La critique de l’agrobusiness a plus d’un demi-siècle, mais c’est véritablement dans la décennie 1970 qu’elle se fait entendre, portée par les paysans-travailleurs et les associations pionnières dans la défense d’un contre-modèle agricole ; et fichtre, les paysans/agriculteurs sont passés maîtres dans l’art de construire des structures collectives d’entraide, d’information et de formation… et de parvenir à les faire subventionner par l’Etat. En 1999, la loi d’orientation agricole « reconnaît le caractère multifonctionnel de l’agriculture française ». L’institutionnalisation est en route…

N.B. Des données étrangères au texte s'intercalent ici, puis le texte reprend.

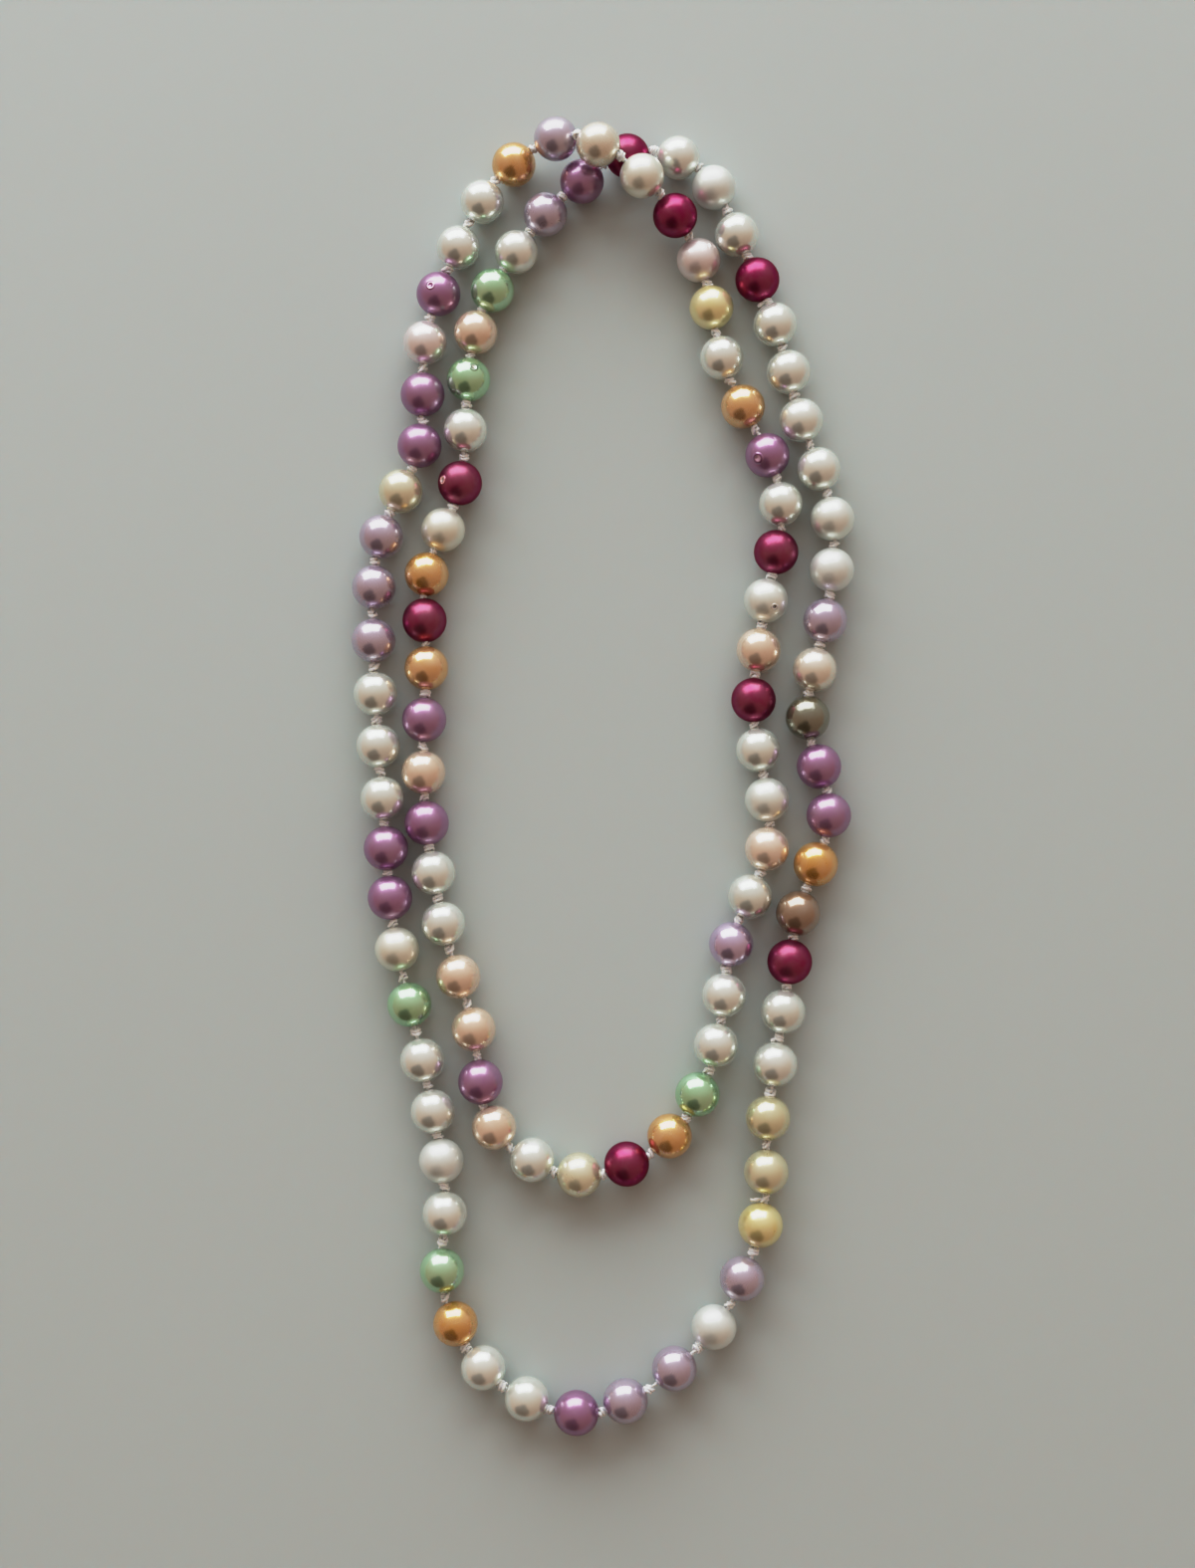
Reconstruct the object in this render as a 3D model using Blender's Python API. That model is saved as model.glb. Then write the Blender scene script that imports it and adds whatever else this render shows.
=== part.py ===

Qui sont ces paysans alternatifs ? Ils ont des profils différents mais tous valorisent l’autonomie, l’entraide, le partage des savoir-faire, la capacité à travailler sans tomber dans l’engrenage de la technique. Estelle Deléage rappelle ces mots du philosophe André Gorz : « Travailler n’est pas seulement produire des richesses économiques ; c’est toujours aussi une manière de se produire ». Ces paysans non-conformistes, ouverts d’esprit, soucieux d’écologie, n’entendent pas perdre leur vie à la gagner. Ils cherchent à « penser autrement la fonction et le sens du travail », renouer avec le consommateur, expérimenter, sans cesser d’être dupes : leurs associations sont en danger. D’un côté leur institutionnalisation « participe de la reconnaissance de l’agriculture durable », de l’autre, les pratiques qu’elles promeuvent peuvent être récupérées, instrumentalisées.
Estelle Deléage pose la question : « Faut-il rester dans l’entre-soi avec des exigences fortes en matière d’alternatives au productivisme agricole ou au contraire s’ouvrir vers l’extérieur pour que les pratiques se diffusent, avec le risque néanmoins que ces pratiques soient totalement récupérées voire détournées ? »

A l’heure de l’agriculture 4.0, des fermes-usines, des drones, du GPS et du bio industriel, on mesure à quel point ces paysans alternatifs sont sur une ligne de crête… et nous aussi. Avouons-le, le capitalisme à l’heure néo-libérale a peu d’appétence pour la coexistence pacifique.